Equally, there were a few other imports not on show as well, such as Chris Tremlett and Pietersen, to say nothing of Jacques Rudolph, Pragyan Ojha, Dirk Nannes and Murali Kartik, each of whom has played cricket for Surrey at some stage in the past two years.
The ratio of imports to home-produced players on the professional staff (about 50:50, by my reckoning) is surely not good enough for a club of Surrey's ambition.
Against this argument, some will point to football clubs and the transfer market, and argue that the days of clubs relying on a local production line have gone. But the reasoning is flawed, given that county cricket does not pay its way and cannot attract large enough numbers through the turnstiles to watch. Until that day comes, the primary role of a county club is to produce future top-class players from within its own boundaries.

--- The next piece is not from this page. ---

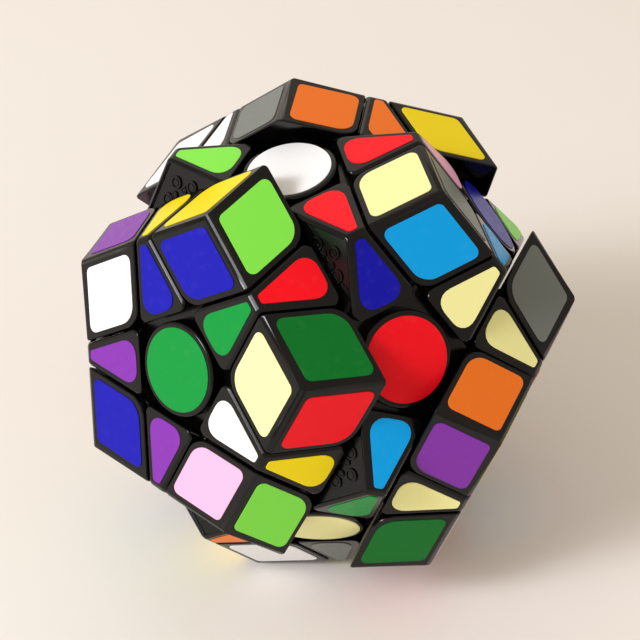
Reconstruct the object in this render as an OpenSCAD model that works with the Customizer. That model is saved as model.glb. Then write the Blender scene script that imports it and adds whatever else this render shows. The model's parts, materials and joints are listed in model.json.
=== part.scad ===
// Twelve-sided twisty puzzle, resting on a table with three of its layers part way through a turn.
//
// A twelve-sided core with twelve posts carries twelve sprung centres. Thirty edge cubies and twenty corner
// cubies hang between them by feet that run round inside the shell. Every cut between the pieces is
// a surface of revolution about a face's axis, so each layer can turn about its own centre.
//
// The solved puzzle is drawn about the origin, each turned layer is then turned about its face's
// axis, and the whole is tipped so that +Z is up and the three lowest tips lie on one level.
// -Y is the side that the cream centre faces.

/* [Overall] */
// Distance between two opposite faces
face_to_face = 70; // [66:1:100]
// Thickness of a turning layer, from its face to its cut
layer_depth = 11.9; // [9:0.1:12.6]

/* [Turned layers] */
// Angle that the green layer has turned from square, in degrees
green_turn = 32.8; // [0:0.1:72]
// Angle that the pink layer has turned from square, in degrees
pink_turn = 44.5; // [0:0.1:72]
// Angle that the yellow layer has turned from square, in degrees
yellow_turn = 33.7; // [0:0.1:72]

/* [Cubies] */
// Free gap between two cubies
cubie_gap = 0.36; // [0.3:0.02:0.6]
// Flat taken off the ridge between two faces of a cubie
ridge_flat = 0.35; // [0.1:0.05:1]
// Radius at a corner cubie's inner corner
corner_round = 4.5; // [2:0.1:6]
// Radius at an edge cubie's two inner corners
edge_round = 2.2; // [1:0.1:3]
// Depth of the sunk floor round each centre cap
moat_depth = 2.6; // [1.5:0.1:4]
// Half angle of the cone that bounds a layer's necks, in degrees
neck_angle = 42.5; // [41:0.5:44]
// Half angle of the cone that bounds a layer's feet, in degrees
foot_angle = 49; // [47:0.5:51]
// Height of the feet above the cut
foot_over_cut = 1.9; // [1:0.1:2.5]
// Thickness of the feet, out from the hollow round the core
foot_depth = 7; // [5:0.1:8]

/* [Centres] */
// Diameter of a centre cap
cap_d = 15.6; // [12:0.1:16]
// Bevel round the rim of a centre cap
cap_bevel = 0.5; // [0.2:0.1:1]
// Inside diameter of the cup under the cap
cup_d = 12.8; // [10:0.1:14]
// Height of the cup's floor above the feet
cup_over_foot = 0.8; // [0.5:0.1:2]
// Depth of the ring under the cap that plugs the cup
plug_depth = 1.8; // [1:0.1:2.5]
// Wall of the ring under the cap
plug_wall = 1.2; // [0.8:0.1:2]
// Clearance of the ring in the cup
plug_clearance = 0.05; // [0.02:0.01:0.1]
// Diameter of the pocket that the spring stands in
pocket_d = 6.8; // [6.2:0.1:7.2]
// Thickness of the pocket's floor above the hollow round the core
pocket_floor = 1.5; // [1:0.1:2.5]

/* [Screws, washers and springs] */
// Diameter of a tension screw
screw_d = 3; // [2:0.1:3.4]
// Clearance of a centre on its screw
screw_clearance = 0.08; // [0.02:0.01:0.1]
// Diameter of a screw's head
head_d = 5.6; // [4.5:0.1:6]
// Height of a screw's head
head_h = 2; // [1.2:0.1:2.4]
// Width of the cross in a screw's head
cross_w = 0.8; // [0.5:0.1:1]
// Length of the cross in a screw's head
cross_l = 3.2; // [2:0.1:4]
// Depth of the cross in a screw's head
cross_depth = 1.2; // [0.6:0.1:1.2]
// Length of screw in the core
thread_length = 8; // [5:0.5:9]
// How much smaller a washer is than its spring well, across
washer_play = 0.8; // [0.4:0.1:1.6]
// Thickness of a washer
washer_h = 0.5; // [0.3:0.1:1]
// Diameter of a spring's wire
wire_d = 0.5; // [0.3:0.05:0.7]
// How much smaller a spring is than its well, middle to middle of its wire
coil_play = 2; // [1.4:0.1:2.2]
// Length of a spring, pressed as it sits
spring_length = 6; // [4:0.5:7]
// Number of turns in a spring
spring_turns = 4; // [3:1:6]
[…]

There is a feeling among those at Surrey that the club are treated unfairly in the media, that even when they were highly successful with a largely home-grown team (Alec Stewart, Graham Thorpe, Mark Butcher, Martin Bicknell et al), there were still those who found reason to carp about their so-called swagger. Maybe there is a grain of truth in that; maybe that comes with the territory of being part of one of England's biggest clubs.
For myself, the issue is not with Surrey but the very point of county cricket and the lavish resources spent on youth programs that have to have some reason for existing.
When Lancashire pursued a similar policy of trying to import success for a few years, I was equally critical. When they won the County Championship two years ago with a largely home-produced side, the champagne would have tasted sweeter, knowing the grapes had been produced from home-grown vines. Last year's most heartwarming story was Derbyshire's success on the back of a deliberate policy to eschew imports in favour of young Derbyshire players.
Ponting may sparkle this summer and Surrey may yet be successful; they may even win a trophy or two, although things will have to improve rapidly. But even if they do, the garlands can wait until the day they do it with a largely home-grown team. For any county club, that is an ambition worth striving for.